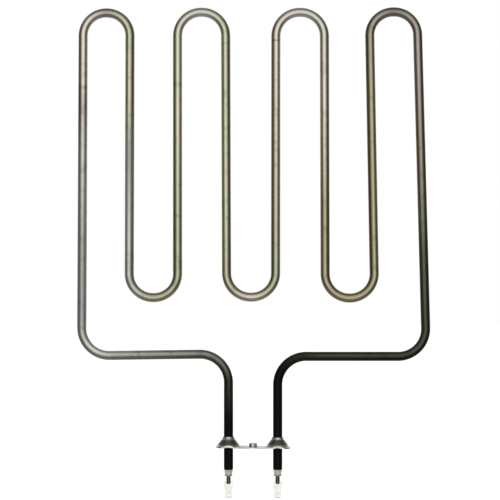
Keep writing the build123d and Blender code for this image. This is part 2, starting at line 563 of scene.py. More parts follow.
@dataclass(frozen=True)
class SheathSteel:
    """Drawn steel tube, tinted by heat: straw and grey on the runs, black scale on the legs.

    The side that faces the outside of the upper bends took more heat and is darker, from one
    place across the tube to another, in millimetres from its middle.
    """

    name: str = "heat_tinted_steel"
    roughness: float = 0.27
    oxide_roughness: float = 0.5
    oxide_dullness: float = 0.9
    scale_gloss: float = 0.08
    drift_length: float = 0.07
    drift_share: float = 0.5
    olive: Colour = (243, 249, 234)
    lilac: Colour = (253, 245, 251)
    hot_span: Span = (-0.4, 1.4)
    hot_side: Colour = (208, 205, 197)
    burnt: Colour = (84, 78, 70)
    stain_share: float = 0.26
    speck_share: float = 0.16
    streak_noise: Span = (0.42, 0.7)
    streak_share: float = 0.1
    stain_roughness: float = 0.05
    relief: Span = (0.15, 0.01)

    def build(self, effects: Effects, marks: Iterable[tuple[float, float, float]]) -> Material:
        """Builds the material, which reads the tube's tint, oxide and unrolled place.

        Args:
            effects: The shared effects.
            marks: The burnt rings, as distances along the tube and half lengths in millimetres and
                strengths from 0 to 1.

        Returns:
            The material.
        """
        w = MaterialWiring(self.name)
        place = w.add("Attribute", attribute_name="unrolled").outputs["Vector"]
        tint = w.add("Attribute", attribute_name="heat_tint").outputs["Color"]
        oxide = w.add("Attribute", attribute_name="oxide").outputs["Fac"]
        colour = w.effect(
            effects.drift, place, Color=tint, Length=self.drift_length, Amount=self.drift_share,
            First=linear(*self.olive), Second=linear(*self.lilac),
        )
        across = w.add("SeparateXYZ", {0: place}).outputs[1]
        heated = w.between(across, *metres(self.hot_span))
        clean = w.math("SUBTRACT", 1.0, oxide, clamp=True)
        colour = w.mix(w.times(heated, clean), colour, linear(*self.hot_side), "MULTIPLY")
        stains = w.effect(effects.blotches, place, Size=0.007, Low=0.5, High=0.78, Detail=4.0)
        colour = w.darkened(colour, stains, self.stain_share, self.burnt)
        for distance, half_length, strength in marks:
            ring = w.effect(effects.ring, place, Place=distance * MM, Half_Length=half_length * MM)
            colour = w.darkened(colour, ring, strength, self.burnt)
        specks = w.effect(effects.blotches, place, Size=0.0012, Low=0.64, High=0.74, Detail=2.0)
        colour = w.darkened(colour, specks, self.speck_share, self.burnt)
        lines = w.effect(effects.lines, place, Spacing=0.0004, Stretch=80.0)
        streaks = w.between(lines, *self.streak_noise)
        colour = w.darkened(colour, streaks, self.streak_share, self.burnt)
        dull = w.times(oxide, self.oxide_roughness - self.roughness)
        uneven = w.times(stains, self.stain_roughness)
        roughness = w.plus(w.plus(dull, uneven), self.roughness)
        metallic = w.math("SUBTRACT", 1.0, w.times(oxide, self.oxide_dullness))
        return w.coated(
            colour, roughness, lines, self.relief,
            {"Metallic": metallic, "Specular IOR Level": self.scale_gloss},
        )


@dataclass(frozen=True)
class PlatedSteel:
    """Zinc or tin on pressed or turned steel: dull patches, fine rolling lines and a soft gloss."""

    name: str
    bright: Colour
    dull: Colour
    roughness: float
    patch: float = 0.004
    dullness: float = 0.5
    pit_share: float = 0.3
    patch_roughness: float = 0.2
    relief: Span = (0.3, 0.02)

    def build(self, effects: Effects) -> Material:
        """Builds the material, which reads Object coordinates.

        Args:
            effects: The shared effects.

        Returns:
            The material.
        """
        w = MaterialWiring(self.name)
        place = w.add("TexCoord").outputs["Object"]
        patches = w.effect(effects.blotches, place, Size=self.patch, Low=0.4, High=0.66, Detail=5.0)
        amount = w.times(patches, self.dullness)
        colour = w.mix(amount, linear(*self.bright), linear(*self.dull))
        pits = w.effect(effects.blotches, place, Size=0.0006, Low=0.6, High=0.74, Detail=2.0)
        colour = w.mix(w.times(pits, self.pit_share), colour, linear(*self.dull))
        roughness = w.plus(w.times(amount, self.patch_roughness), self.roughness)
        colour, roughness = self.dressed(w, place, colour, roughness)
        lines = w.effect(effects.lines, place, Spacing=0.0002, Stretch=25.0)
        return w.coated(colour, roughness, lines, self.relief, {"Metallic": 1.0})

    def dressed(
        self, w: Wiring, place: Socket, colour: Socket, roughness: Socket
    ) -> tuple[Socket, Socket]:
        """The colour and roughness after any stains, painted shade and rougher places: here
        nothing.
        """
        return colour, roughness


@dataclass(frozen=True)
class DrawnPlate(PlatedSteel):
    """Plated sheet with painted shade on its drawn cones, eased off at the necks, which are
    rougher.

    The cones' heights are in millimetres above its underside. The smear lies across the flat: the
    places along X where it starts, is full, fades and ends.
    """

    # Painted shade: the colour that darkens the drawn cones, fully over most of each cone and less
    # at its neck.
    drawn: Colour = (100, 98, 84)
    cone_shade_share: float = 0.93
    neck_shade_share: float = 0.25
    cone_foot: Span = (2.2, 3.6)
    cone_neck: Span = (6.6, 7.6)
    neck_roughness: float = 0.14
    smear: Colour = (150, 148, 138)
    smear_share: float = 0.8
    smear_span: tuple[float, float, float, float] = (-15.0, -12.0, -7.0, 0.0)

    def dressed(
        self, w: Wiring, place: Socket, colour: Socket, roughness: Socket
    ) -> tuple[Socket, Socket]:
        """Darkens the smear, paints shade on the cones, and roughens the necks.

        Args:
            w: The material's wiring.
            place: The Object coordinates.
            colour: The colour so far.
            roughness: The roughness so far.

        Returns:
            The colour and the roughness.
        """
        across, _, height = w.add("SeparateXYZ", {0: place}).outputs
        left, full, fading, right = (x * MM for x in self.smear_span)
        rising = w.between(across, left, full, 0.0, self.smear_share)
        smeared = w.times(rising, w.between(across, fading, right, 1.0, 0.0))
        colour = w.mix(smeared, colour, linear(*self.smear))
        # Painted shade on the cones, from their foot up, eased off at the necks.
        above = w.between(height, *metres(self.cone_foot))
        neck = w.between(height, *metres(self.cone_neck))
        share = w.between(neck, 0.0, 1.0, self.cone_shade_share, self.neck_shade_share)
        colour = w.mix(w.times(above, share), colour, linear(*self.drawn))
        return colour, w.plus(roughness, w.times(neck, self.neck_roughness))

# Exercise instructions
Repeat the listing above without any change.

# Final result
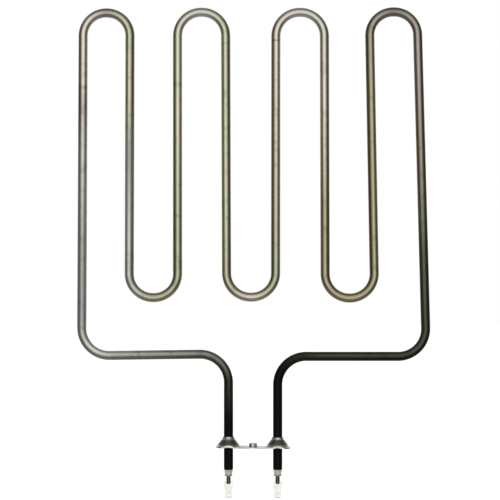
Keep writing the build123d and Blender code for this image. This is part 2, starting at line 563 of scene.py. More parts follow.
@dataclass(frozen=True)
class SheathSteel:
    """Drawn steel tube, tinted by heat: straw and grey on the runs, black scale on the legs.

    The side that faces the outside of the upper bends took more heat and is darker, from one
    place across the tube to another, in millimetres from its middle.
    """

    name: str = "heat_tinted_steel"
    roughness: float = 0.27
    oxide_roughness: float = 0.5
    oxide_dullness: float = 0.9
    scale_gloss: float = 0.08
    drift_length: float = 0.07
    drift_share: float = 0.5
    olive: Colour = (243, 249, 234)
    lilac: Colour = (253, 245, 251)
    hot_span: Span = (-0.4, 1.4)
    hot_side: Colour = (208, 205, 197)
    burnt: Colour = (84, 78, 70)
    stain_share: float = 0.26
    speck_share: float = 0.16
    streak_noise: Span = (0.42, 0.7)
    streak_share: float = 0.1
    stain_roughness: float = 0.05
    relief: Span = (0.15, 0.01)

    def build(self, effects: Effects, marks: Iterable[tuple[float, float, float]]) -> Material:
        """Builds the material, which reads the tube's tint, oxide and unrolled place.

        Args:
            effects: The shared effects.
            marks: The burnt rings, as distances along the tube and half lengths in millimetres and
                strengths from 0 to 1.

        Returns:
            The material.
        """
        w = MaterialWiring(self.name)
        place = w.add("Attribute", attribute_name="unrolled").outputs["Vector"]
        tint = w.add("Attribute", attribute_name="heat_tint").outputs["Color"]
        oxide = w.add("Attribute", attribute_name="oxide").outputs["Fac"]
        colour = w.effect(
            effects.drift, place, Color=tint, Length=self.drift_length, Amount=self.drift_share,
            First=linear(*self.olive), Second=linear(*self.lilac),
        )
        across = w.add("SeparateXYZ", {0: place}).outputs[1]
        heated = w.between(across, *metres(self.hot_span))
        clean = w.math("SUBTRACT", 1.0, oxide, clamp=True)
        colour = w.mix(w.times(heated, clean), colour, linear(*self.hot_side), "MULTIPLY")
        stains = w.effect(effects.blotches, place, Size=0.007, Low=0.5, High=0.78, Detail=4.0)
        colour = w.darkened(colour, stains, self.stain_share, self.burnt)
        for distance, half_length, strength in marks:
            ring = w.effect(effects.ring, place, Place=distance * MM, Half_Length=half_length * MM)
            colour = w.darkened(colour, ring, strength, self.burnt)
        specks = w.effect(effects.blotches, place, Size=0.0012, Low=0.64, High=0.74, Detail=2.0)
        colour = w.darkened(colour, specks, self.speck_share, self.burnt)
        lines = w.effect(effects.lines, place, Spacing=0.0004, Stretch=80.0)
        streaks = w.between(lines, *self.streak_noise)
        colour = w.darkened(colour, streaks, self.streak_share, self.burnt)
        dull = w.times(oxide, self.oxide_roughness - self.roughness)
        uneven = w.times(stains, self.stain_roughness)
        roughness = w.plus(w.plus(dull, uneven), self.roughness)
        metallic = w.math("SUBTRACT", 1.0, w.times(oxide, self.oxide_dullness))
        return w.coated(
            colour, roughness, lines, self.relief,
            {"Metallic": metallic, "Specular IOR Level": self.scale_gloss},
        )


@dataclass(frozen=True)
class PlatedSteel:
    """Zinc or tin on pressed or turned steel: dull patches, fine rolling lines and a soft gloss."""

    name: str
    bright: Colour
    dull: Colour
    roughness: float
    patch: float = 0.004
    dullness: float = 0.5
    pit_share: float = 0.3
    patch_roughness: float = 0.2
    relief: Span = (0.3, 0.02)

    def build(self, effects: Effects) -> Material:
        """Builds the material, which reads Object coordinates.

        Args:
            effects: The shared effects.

        Returns:
            The material.
        """
        w = MaterialWiring(self.name)
        place = w.add("TexCoord").outputs["Object"]
        patches = w.effect(effects.blotches, place, Size=self.patch, Low=0.4, High=0.66, Detail=5.0)
        amount = w.times(patches, self.dullness)
        colour = w.mix(amount, linear(*self.bright), linear(*self.dull))
        pits = w.effect(effects.blotches, place, Size=0.0006, Low=0.6, High=0.74, Detail=2.0)
        colour = w.mix(w.times(pits, self.pit_share), colour, linear(*self.dull))
        roughness = w.plus(w.times(amount, self.patch_roughness), self.roughness)
        colour, roughness = self.dressed(w, place, colour, roughness)
        lines = w.effect(effects.lines, place, Spacing=0.0002, Stretch=25.0)
        return w.coated(colour, roughness, lines, self.relief, {"Metallic": 1.0})

    def dressed(
        self, w: Wiring, place: Socket, colour: Socket, roughness: Socket
    ) -> tuple[Socket, Socket]:
        """The colour and roughness after any stains, painted shade and rougher places: here
        nothing.
        """
        return colour, roughness


@dataclass(frozen=True)
class DrawnPlate(PlatedSteel):
    """Plated sheet with painted shade on its drawn cones, eased off at the necks, which are
    rougher.

    The cones' heights are in millimetres above its underside. The smear lies across the flat: the
    places along X where it starts, is full, fades and ends.
    """

    # Painted shade: the colour that darkens the drawn cones, fully over most of each cone and less
    # at its neck.
    drawn: Colour = (100, 98, 84)
    cone_shade_share: float = 0.93
    neck_shade_share: float = 0.25
    cone_foot: Span = (2.2, 3.6)
    cone_neck: Span = (6.6, 7.6)
    neck_roughness: float = 0.14
    smear: Colour = (150, 148, 138)
    smear_share: float = 0.8
    smear_span: tuple[float, float, float, float] = (-15.0, -12.0, -7.0, 0.0)

    def dressed(
        self, w: Wiring, place: Socket, colour: Socket, roughness: Socket
    ) -> tuple[Socket, Socket]:
        """Darkens the smear, paints shade on the cones, and roughens the necks.

        Args:
            w: The material's wiring.
            place: The Object coordinates.
            colour: The colour so far.
            roughness: The roughness so far.

        Returns:
            The colour and the roughness.
        """
        across, _, height = w.add("SeparateXYZ", {0: place}).outputs
        left, full, fading, right = (x * MM for x in self.smear_span)
        rising = w.between(across, left, full, 0.0, self.smear_share)
        smeared = w.times(rising, w.between(across, fading, right, 1.0, 0.0))
        colour = w.mix(smeared, colour, linear(*self.smear))
        # Painted shade on the cones, from their foot up, eased off at the necks.
        above = w.between(height, *metres(self.cone_foot))
        neck = w.between(height, *metres(self.cone_neck))
        share = w.between(neck, 0.0, 1.0, self.cone_shade_share, self.neck_shade_share)
        colour = w.mix(w.times(above, share), colour, linear(*self.drawn))
        return colour, w.plus(roughness, w.times(neck, self.neck_roughness))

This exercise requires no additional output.